:: DATA ::
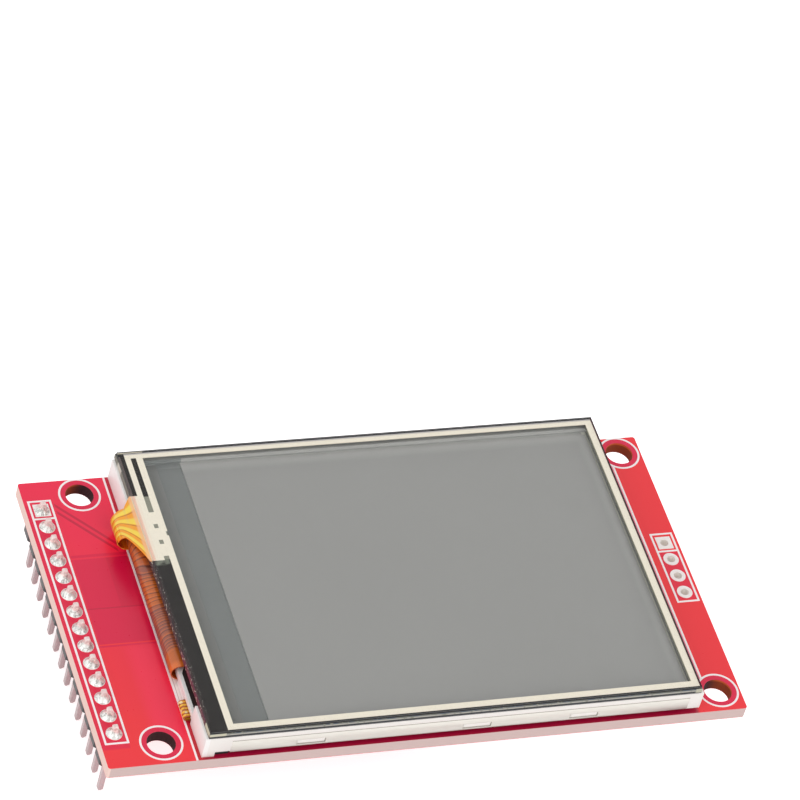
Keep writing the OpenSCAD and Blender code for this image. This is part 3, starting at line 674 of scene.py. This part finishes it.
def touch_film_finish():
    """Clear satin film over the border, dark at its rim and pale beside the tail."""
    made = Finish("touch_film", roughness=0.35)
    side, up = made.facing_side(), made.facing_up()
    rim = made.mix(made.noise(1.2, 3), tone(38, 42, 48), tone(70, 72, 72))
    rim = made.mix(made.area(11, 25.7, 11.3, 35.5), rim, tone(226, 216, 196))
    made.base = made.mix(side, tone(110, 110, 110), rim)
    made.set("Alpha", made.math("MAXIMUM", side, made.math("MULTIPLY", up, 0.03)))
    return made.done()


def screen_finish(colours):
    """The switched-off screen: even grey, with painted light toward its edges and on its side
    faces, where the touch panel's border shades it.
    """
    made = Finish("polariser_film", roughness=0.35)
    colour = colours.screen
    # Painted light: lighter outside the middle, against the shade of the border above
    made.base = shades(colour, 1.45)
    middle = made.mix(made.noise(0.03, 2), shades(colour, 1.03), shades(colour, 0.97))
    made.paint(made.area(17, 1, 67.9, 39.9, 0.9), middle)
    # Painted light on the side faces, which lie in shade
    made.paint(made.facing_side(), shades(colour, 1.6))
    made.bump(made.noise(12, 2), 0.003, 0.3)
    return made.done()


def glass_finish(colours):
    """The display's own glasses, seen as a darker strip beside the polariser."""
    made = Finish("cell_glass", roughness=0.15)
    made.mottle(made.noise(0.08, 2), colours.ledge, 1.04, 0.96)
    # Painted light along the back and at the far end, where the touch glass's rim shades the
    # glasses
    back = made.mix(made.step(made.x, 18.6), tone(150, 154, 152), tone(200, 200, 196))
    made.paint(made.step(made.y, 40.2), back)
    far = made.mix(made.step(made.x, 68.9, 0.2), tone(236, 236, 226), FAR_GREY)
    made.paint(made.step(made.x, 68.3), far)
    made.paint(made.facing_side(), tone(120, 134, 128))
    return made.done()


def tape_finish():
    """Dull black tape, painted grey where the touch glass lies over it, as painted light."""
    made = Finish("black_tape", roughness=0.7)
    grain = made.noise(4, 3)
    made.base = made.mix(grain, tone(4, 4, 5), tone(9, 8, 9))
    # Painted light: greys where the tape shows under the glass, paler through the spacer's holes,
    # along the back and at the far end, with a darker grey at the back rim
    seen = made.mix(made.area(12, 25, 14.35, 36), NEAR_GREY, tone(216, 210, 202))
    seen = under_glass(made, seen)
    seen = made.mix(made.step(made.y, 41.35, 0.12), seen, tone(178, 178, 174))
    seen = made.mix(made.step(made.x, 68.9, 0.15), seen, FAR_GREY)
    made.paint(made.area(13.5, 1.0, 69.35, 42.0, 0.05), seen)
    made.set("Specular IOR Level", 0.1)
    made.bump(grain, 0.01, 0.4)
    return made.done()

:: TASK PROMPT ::
Copy out the full material exactly as it appears.

:: FINAL ANSWER ::
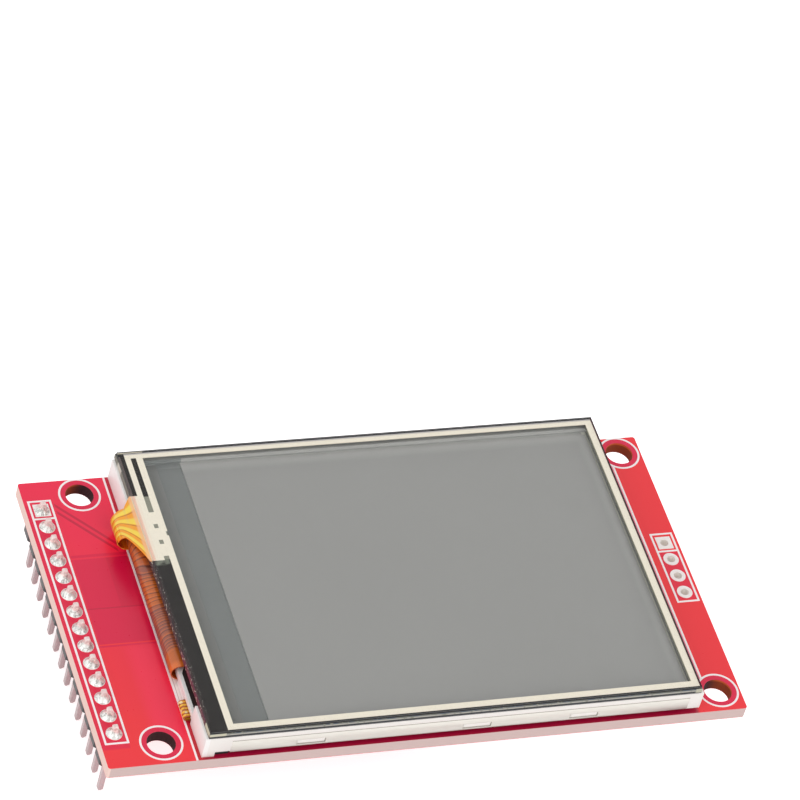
Keep writing the OpenSCAD and Blender code for this image. This is part 3, starting at line 674 of scene.py. This part finishes it.
def touch_film_finish():
    """Clear satin film over the border, dark at its rim and pale beside the tail."""
    made = Finish("touch_film", roughness=0.35)
    side, up = made.facing_side(), made.facing_up()
    rim = made.mix(made.noise(1.2, 3), tone(38, 42, 48), tone(70, 72, 72))
    rim = made.mix(made.area(11, 25.7, 11.3, 35.5), rim, tone(226, 216, 196))
    made.base = made.mix(side, tone(110, 110, 110), rim)
    made.set("Alpha", made.math("MAXIMUM", side, made.math("MULTIPLY", up, 0.03)))
    return made.done()


def screen_finish(colours):
    """The switched-off screen: even grey, with painted light toward its edges and on its side
    faces, where the touch panel's border shades it.
    """
    made = Finish("polariser_film", roughness=0.35)
    colour = colours.screen
    # Painted light: lighter outside the middle, against the shade of the border above
    made.base = shades(colour, 1.45)
    middle = made.mix(made.noise(0.03, 2), shades(colour, 1.03), shades(colour, 0.97))
    made.paint(made.area(17, 1, 67.9, 39.9, 0.9), middle)
    # Painted light on the side faces, which lie in shade
    made.paint(made.facing_side(), shades(colour, 1.6))
    made.bump(made.noise(12, 2), 0.003, 0.3)
    return made.done()


def glass_finish(colours):
    """The display's own glasses, seen as a darker strip beside the polariser."""
    made = Finish("cell_glass", roughness=0.15)
    made.mottle(made.noise(0.08, 2), colours.ledge, 1.04, 0.96)
    # Painted light along the back and at the far end, where the touch glass's rim shades the
    # glasses
    back = made.mix(made.step(made.x, 18.6), tone(150, 154, 152), tone(200, 200, 196))
    made.paint(made.step(made.y, 40.2), back)
    far = made.mix(made.step(made.x, 68.9, 0.2), tone(236, 236, 226), FAR_GREY)
    made.paint(made.step(made.x, 68.3), far)
    made.paint(made.facing_side(), tone(120, 134, 128))
    return made.done()


def tape_finish():
    """Dull black tape, painted grey where the touch glass lies over it, as painted light."""
    made = Finish("black_tape", roughness=0.7)
    grain = made.noise(4, 3)
    made.base = made.mix(grain, tone(4, 4, 5), tone(9, 8, 9))
    # Painted light: greys where the tape shows under the glass, paler through the spacer's holes,
    # along the back and at the far end, with a darker grey at the back rim
    seen = made.mix(made.area(12, 25, 14.35, 36), NEAR_GREY, tone(216, 210, 202))
    seen = under_glass(made, seen)
    seen = made.mix(made.step(made.y, 41.35, 0.12), seen, tone(178, 178, 174))
    seen = made.mix(made.step(made.x, 68.9, 0.15), seen, FAR_GREY)
    made.paint(made.area(13.5, 1.0, 69.35, 42.0, 0.05), seen)
    made.set("Specular IOR Level", 0.1)
    made.bump(grain, 0.01, 0.4)
    return made.done()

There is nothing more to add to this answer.